特集1:求められる高齢投資家対応

米国における高齢者支援の新たな選択肢「SDM」と金融リテラシーの拡充

門倉 朋美、林 宏美

要約

  1. 米国などでは、後見制度に加えた選択肢の一つとして、意思決定支援を受けた自己決定(SDM)という概念を基にした取り組みが重視されるようになっている。SDMにおいて、最終判断を行う主体は高齢者本人であり、高齢者本人による自己決定を支援する者(サポーター)は支援に徹する。サポーターによる支援内容は多岐にわたり、金融面に焦点を当てると、サポーターの金融リテラシー向上が鍵を握ることから、そのための取り組みも進められている。
  2. 米国保健福祉省(HHS)による支援のもとで設立された米国意思決定支援資源センター(NRC-SDM)は、ウェブサイトを通じてSDM関連法令や外部リソースの情報発信等に取り組んでいる。

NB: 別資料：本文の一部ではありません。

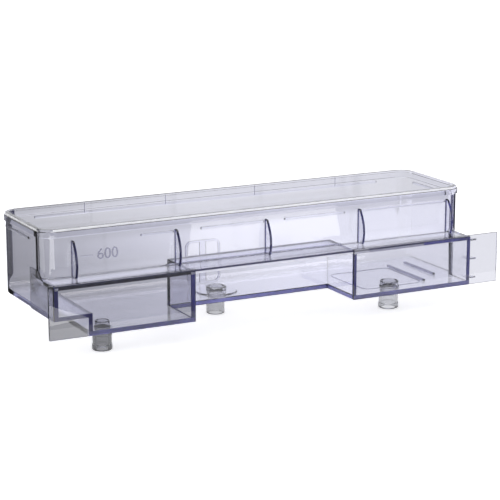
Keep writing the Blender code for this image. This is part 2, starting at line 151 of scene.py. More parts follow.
class TankColours(bpy.types.PropertyGroup):
    """What each plastic and each marked face passes, as sRGB hex values."""

    body: hex_colour("Moulding", "What one surface of the moulding passes", "FAFAFC")
    body_flow: hex_colour("Moulding flow", "Slightly denser streaks in the moulding", "F3F3F8")
    body_depth: hex_colour("Moulding depth", "Colour left after a long way through the moulding", "7070C4")
    # Painted shade and painted light on the shell's ends: the black, navy, recess and line tints are
    # painted shade, and the blue and pale tints are painted light, for light that runs along a wall to its
    # end. All are matt.
    black_end_painted_shade: hex_colour("Black end", "Shelf end over the left box, looking along the shelf", "12121C")
    navy_end_painted_shade: hex_colour("Navy end", "Upright wall ends, looking along the wall", "4A4AA6")
    blue_floor_end_painted_light: hex_colour("Blue end", "Floor ends, which the floor lights from below", "9494F0")
    recess_edge_painted_shade: hex_colour("Recess end", "Floor edge along the recess", "7C7CC4")
    pale_end_painted_light: hex_colour("Pale end", "Shelf end over the right box and the recess", "EEEEF4")
    end_line_painted_shade: hex_colour("End line", "Top edge of that shelf end, where the shelf bends", "2A2A4A")
    # A greyer tint on the floor's top faces than on the walls.
    floor_inside: hex_colour(
        "Floor inside", "The tank's own floor, a little denser than its walls", "ECECF2",
    )
    collar: hex_colour("Collar", "The band round the mouth, thicker than the walls", "E8E8F0")
    # Painted highlight: a matt bright edge along the lip.
    lip_edge_painted_highlight: hex_colour("Lip edge", "The lip's bright outer edge", "FFFFFF")
    # Painted shade on a fin's front edge.
    fin_edge_painted_shade: hex_colour("Fin edge", "A fin's front edge", "50506E")
    # Painted shade: a grey on raised marks, standing in for the dark outlines that light draws round them.
    raised: hex_colour("Raised mark", "Raised lines and numbers, which scatter a little light", "BCBCCC")
    # Painted shade: a grey over the whole raised number, standing in for how light shades it.
    numeral: hex_colour("Numeral", "The raised number, a little greyer than the wall", "D4D4DE")
    # Painted shade along a fin's root.
    fin_root_painted_shade: hex_colour("Fin root", "Where a fin grows out of the wall", "3C3C64")
    # Painted shade: a dark tint on bends and ends seen along their length, where light runs along the
    # wall.
    bend: hex_colour("Bend", "Tight bends and ends, where a wall is seen along its length", "24243A")
    sheet: hex_colour("Sheet", "What one surface of the flat sheets passes", "E2E2E6")
    sheet_depth: hex_colour("Sheet depth", "Colour left after a long way through the sheet", "9A9AC8")
    tube: hex_colour("Tube", "What one surface of the tubes passes", "FAFAFC")
    tube_depth: hex_colour("Tube depth", "Colour left after a long way through a tube", "6A6E78")
    floor: hex_colour("Floor", "The pale floor under the tank", "FFFFFF")


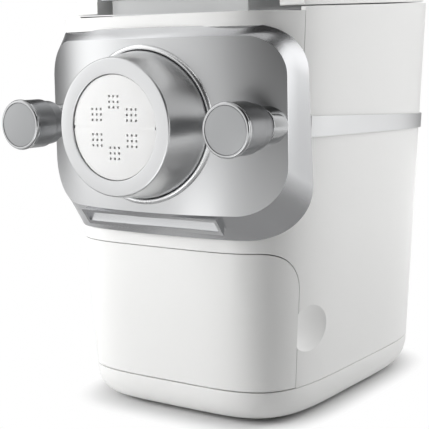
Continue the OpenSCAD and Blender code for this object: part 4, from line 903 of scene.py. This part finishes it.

AARPやテキサス・アップルシード、米国州裁判所センターは、サポーターの金融面のリテラシー向上に資するツールとして、SDM契約におけるサポーター向けガイドやオンライン・トレーニングを提供する。
  3. 金融面に関するツールは、(1)サポーターの受託者責任、(2)経済的虐待に関する注意喚起、の内容が盛り込まれている点が特徴的である。SDMに基づく金融面の支援がうまく機能するか否かは、サポーターのSDMに対する理解及び金融リテラシーに依拠するところも大きい。
  4. 日本では高齢者の認知判断能力が低下し財産管理が困難になると、成年後見制度の利用が想定されるが、結果的に高齢者本人の判断する権限が限定される。高齢者支援の選択肢の一つとして、日本でもSDMの概念に通ずる取り組みができないか、検討に値するのではないだろうか。その際に、高齢者支援に携わる者が備えるべき金融リテラシーの具体化も重要と言えよう。